═════ DATASET EXCERPT
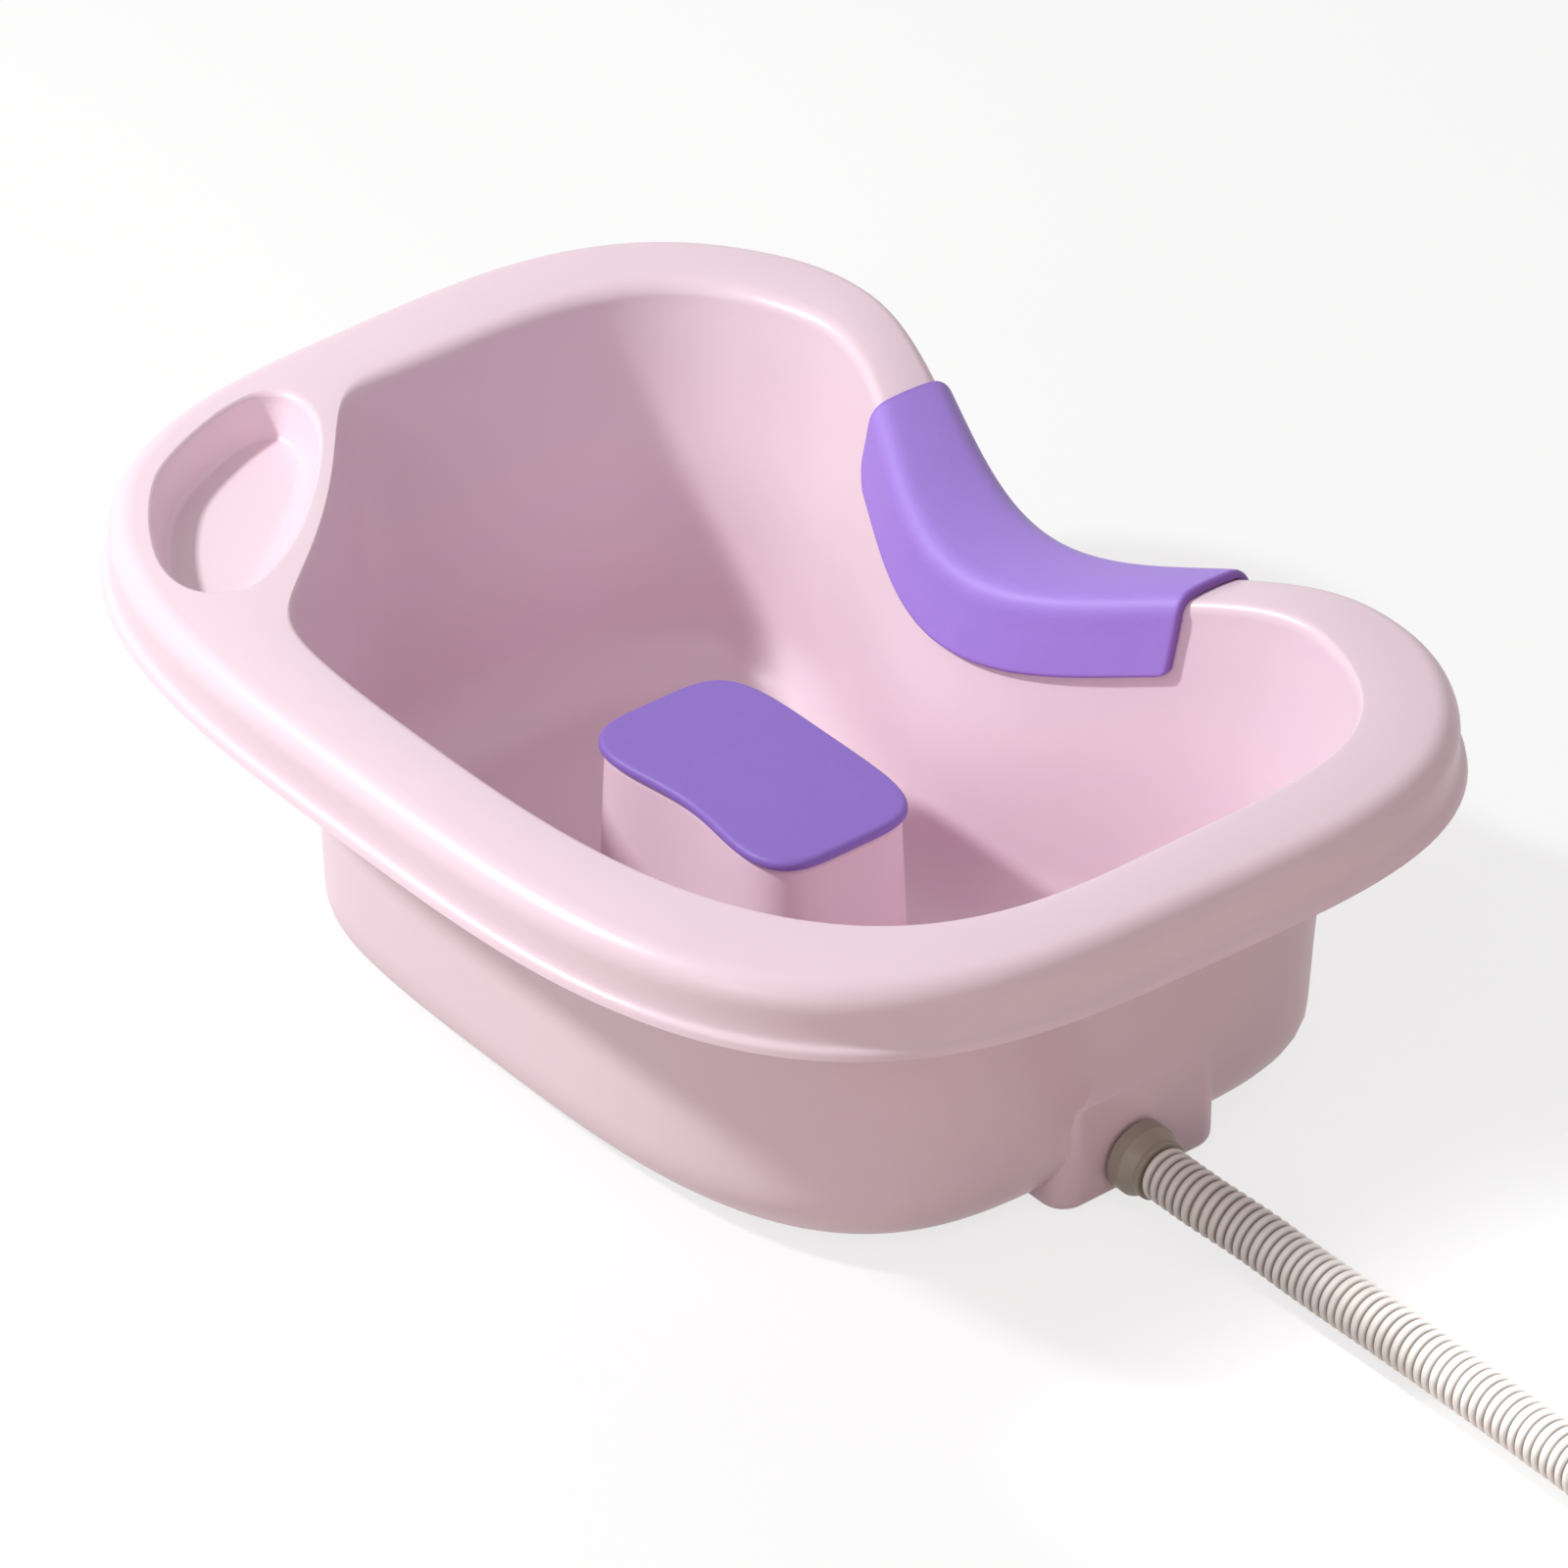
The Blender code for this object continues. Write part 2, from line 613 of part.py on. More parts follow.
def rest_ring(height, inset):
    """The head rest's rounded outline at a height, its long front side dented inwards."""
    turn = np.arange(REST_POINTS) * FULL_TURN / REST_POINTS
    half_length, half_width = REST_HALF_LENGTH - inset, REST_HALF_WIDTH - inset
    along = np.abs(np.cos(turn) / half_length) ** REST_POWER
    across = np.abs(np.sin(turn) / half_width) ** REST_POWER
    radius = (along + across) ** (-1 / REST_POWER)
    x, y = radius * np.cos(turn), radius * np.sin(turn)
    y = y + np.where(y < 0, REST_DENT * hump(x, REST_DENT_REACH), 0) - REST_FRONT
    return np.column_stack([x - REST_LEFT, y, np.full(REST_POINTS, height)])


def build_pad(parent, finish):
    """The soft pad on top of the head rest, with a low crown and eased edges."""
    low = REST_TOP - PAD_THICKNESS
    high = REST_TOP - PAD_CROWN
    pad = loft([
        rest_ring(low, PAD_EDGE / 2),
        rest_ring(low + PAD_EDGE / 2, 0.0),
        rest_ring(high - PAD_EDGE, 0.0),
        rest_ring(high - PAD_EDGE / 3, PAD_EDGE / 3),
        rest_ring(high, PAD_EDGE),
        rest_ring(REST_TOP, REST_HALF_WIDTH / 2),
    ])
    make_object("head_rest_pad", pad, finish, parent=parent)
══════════
WHAT THE EXERCISE ASKS » Extract all of the material exactly as it is written.

ANSWER FOR THE TASK »
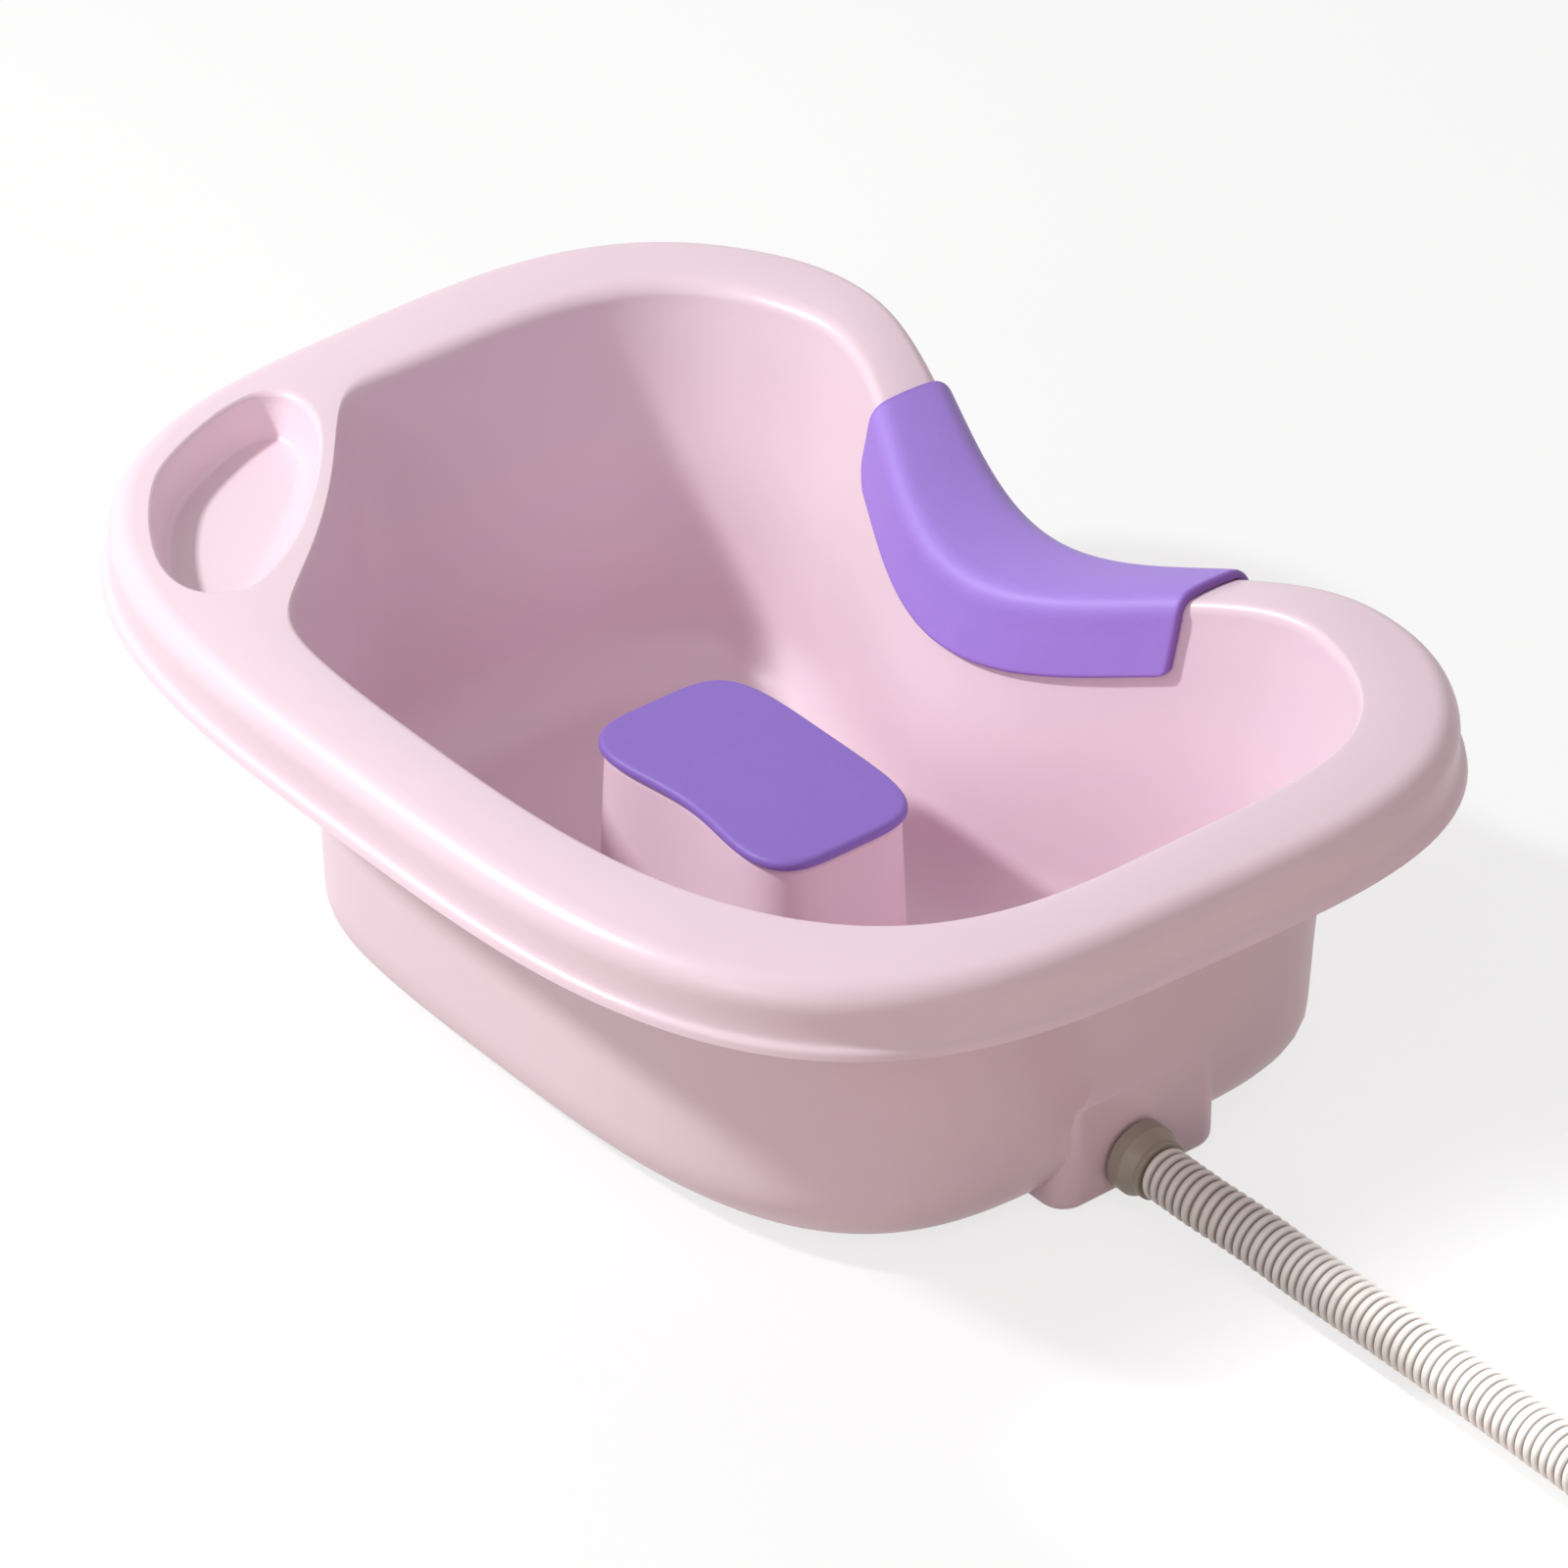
The Blender code for this object continues. Write part 2, from line 613 of part.py on. More parts follow.
def rest_ring(height, inset):
    """The head rest's rounded outline at a height, its long front side dented inwards."""
    turn = np.arange(REST_POINTS) * FULL_TURN / REST_POINTS
    half_length, half_width = REST_HALF_LENGTH - inset, REST_HALF_WIDTH - inset
    along = np.abs(np.cos(turn) / half_length) ** REST_POWER
    across = np.abs(np.sin(turn) / half_width) ** REST_POWER
    radius = (along + across) ** (-1 / REST_POWER)
    x, y = radius * np.cos(turn), radius * np.sin(turn)
    y = y + np.where(y < 0, REST_DENT * hump(x, REST_DENT_REACH), 0) - REST_FRONT
    return np.column_stack([x - REST_LEFT, y, np.full(REST_POINTS, height)])


def build_pad(parent, finish):
    """The soft pad on top of the head rest, with a low crown and eased edges."""
    low = REST_TOP - PAD_THICKNESS
    high = REST_TOP - PAD_CROWN
    pad = loft([
        rest_ring(low, PAD_EDGE / 2),
        rest_ring(low + PAD_EDGE / 2, 0.0),
        rest_ring(high - PAD_EDGE, 0.0),
        rest_ring(high - PAD_EDGE / 3, PAD_EDGE / 3),
        rest_ring(high, PAD_EDGE),
        rest_ring(REST_TOP, REST_HALF_WIDTH / 2),
    ])
    make_object("head_rest_pad", pad, finish, parent=parent)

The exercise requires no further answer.